On my 2nd visit 3 days ago the acupuncturist was obviously concerned that I was still suffering this ache, I did not have needles on that occasion in the arm, but she tried massage etc all to no avail. She said she had never heard of anybody having this ache for this long before.
I did have a fracture of the wrist on this arm before, but this was about 9 years ago; no pins or anything so she presumed it was nothing to do with this.
I would be glad if you could be of any help as this ache is now causing me sleepness nights, (it wakes me when the medication has worn off).
A: This is a most unusual outcome. There are a number of rare short term adverse effects associated with treatment, but most disappear after 24 to 48 hours. There are also a number of normal treatment effects, and a dull aching sensation where the needle has been inserted is relatively frequent, but this again disappears within minutes of treatment, although occasionally lasting a little longer. The only thing we can think may have happened is that there has been a slight bruise created by the treatment adjacent to a nerve, and the impingement is causing the sensation you are experiencing. In any event we think that it would be best to visit your GP and ask for a neurological assessment to see whether there is a specific nerve which is being affected. We also need to emphasise that all of our practitioners are fully insured so that if this problem continues and is a direct result of treatment you would be entitled to make a claim for any disturbance or distress this may have caused. However, we hope that it proves to be a consequence of minor bruising within the underlying tissue, and in our experience where this kind of problem does occur it does resolve within a week or two, gradually diminishing in intensity and discomfort. We are sorry that you have had this happen, and hope that it does not deter you from having further treatment.
Q: I have persistent pain in my chest just under my left nipple. I have had heart scan, X Ray, endoscopy all to find everything is ok. Would acupuncture be worth a try?
A: When someone has had a battery of conventional medical tests to assess a pain they have, the first thing we say to them is that this should be reassuring - it has ruled out most, if not all, of the serious possibilities. We tend to 'inherit' a great many patients in your situation, and working in a different paradigm of medicine can sometimes offer new treatment possibilities.

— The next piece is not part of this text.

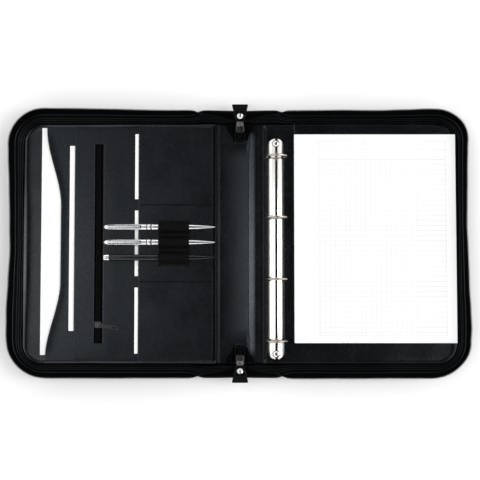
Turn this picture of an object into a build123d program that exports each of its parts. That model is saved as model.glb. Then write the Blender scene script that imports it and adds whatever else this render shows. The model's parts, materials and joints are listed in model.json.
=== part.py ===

Chinese medicine is based on an entirely different understanding of the way in which the body mind and spirit work as an interconnected system of energy called 'qi', a term which is virtually untranslatable. An understanding of the flow, rhythms and balance of this energy is integral to understanding the concept of disease in Chinese medicine, and the practitioner will be looking at excesses, deficiencies or blockages to try to establish what is causing the pain. This might lead to local treatment to clear a blockage, or could involve systemic treatment if the problem is the tip of a larger iceberg. Usually there is an element of both involved, with underlying patterns allowing local patterns to develop. A practitioner would probably ask you the same kinds of question you have already been asked - nature, frequency, onset, duration, etc etc - in order to refine their diagnosis.
The best advice we can give you is to visit a BAcC member local to you and seek a brief face to face assessment. This will enable someone to give you a much better idea of how treatable the problem is. Our experience is that these kinds of pains clear quickly with acupuncture treatment or not at all, and you should, if you decide to have treatment, set measurable outcomes and a set review point to avoid a sequence of treatment extending a long time without discernible improvement.